Council on the Ageing (COTA) chief executive Ian Yates said that it was time the government took action to plan for the future of all Australians and show the leadership needed to fix the system now.

“In South Australia there are currently about 185,000 people over the age of 70. Over the next 15 years this will increase to more than 313,368 placing huge pressure on an already struggling aged care system,” Yates said.

“To just maintain the current levels, South Australia will need to provide at least 15,541 additional beds and aged care service packages in 2027.

“This is a 78 per cent increase on what is currently provided and needs to be planned for now.

“Add to this the increasing prevalence of people living with dementia, expected to almost triple in South Australia by 2027, and a declining aged care workforce, fed up with low wages and poor conditions, and you have a recipe for a real crisis.”
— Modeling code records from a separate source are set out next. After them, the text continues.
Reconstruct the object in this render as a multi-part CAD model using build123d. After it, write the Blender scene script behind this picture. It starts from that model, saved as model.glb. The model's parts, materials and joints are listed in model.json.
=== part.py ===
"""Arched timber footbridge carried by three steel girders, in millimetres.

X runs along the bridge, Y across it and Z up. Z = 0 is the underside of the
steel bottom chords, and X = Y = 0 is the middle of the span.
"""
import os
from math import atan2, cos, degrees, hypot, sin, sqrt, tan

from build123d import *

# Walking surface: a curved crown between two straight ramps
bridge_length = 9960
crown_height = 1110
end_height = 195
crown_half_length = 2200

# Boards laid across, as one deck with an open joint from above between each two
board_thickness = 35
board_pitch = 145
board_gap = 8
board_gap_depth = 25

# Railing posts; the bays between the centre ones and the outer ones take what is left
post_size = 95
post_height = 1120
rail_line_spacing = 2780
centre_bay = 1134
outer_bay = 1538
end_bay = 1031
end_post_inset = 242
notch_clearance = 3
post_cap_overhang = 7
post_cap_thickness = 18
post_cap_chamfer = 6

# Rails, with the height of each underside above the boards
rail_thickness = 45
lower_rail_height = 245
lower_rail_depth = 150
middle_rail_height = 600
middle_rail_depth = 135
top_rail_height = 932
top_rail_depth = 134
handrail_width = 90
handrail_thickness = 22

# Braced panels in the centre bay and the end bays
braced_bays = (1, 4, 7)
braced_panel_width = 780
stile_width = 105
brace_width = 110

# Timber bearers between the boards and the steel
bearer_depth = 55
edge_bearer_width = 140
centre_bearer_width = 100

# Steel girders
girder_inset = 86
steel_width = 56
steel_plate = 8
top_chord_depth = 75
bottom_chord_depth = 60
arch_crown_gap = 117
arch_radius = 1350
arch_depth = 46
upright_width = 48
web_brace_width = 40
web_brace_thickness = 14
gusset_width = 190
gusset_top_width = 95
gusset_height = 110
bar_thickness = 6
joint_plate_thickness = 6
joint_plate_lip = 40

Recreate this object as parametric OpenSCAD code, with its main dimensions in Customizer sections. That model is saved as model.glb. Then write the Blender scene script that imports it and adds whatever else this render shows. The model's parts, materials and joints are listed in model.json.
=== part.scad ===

President of Aged and Community Services Australia, Rob Hankins, said that the situation was “dire” and replicated across the country.

“By 2050 it is predicted that almost a quarter of Australians will be 65 or older,” Hankins said.

“And yet we are still dealing with a system designed for the 1960s. It’s incredibly complicated, rarely focuses on what older people actually want and costs can vary from state to state and region to region.”

Meanwhile the secretary of the Australian Nursing and Midwifery Federation SA branch, Elizabeth Dabars, said that aged care workers, including nurses and assistants in nursing, were at the heart of care but with appalling low wages it was becoming increasingly difficult to attract workers to the sector.

"The Federal Government has an opportunity to make a real difference to aged care workers by implementing aged care reform beginning in Budget 2012,” Dabars said.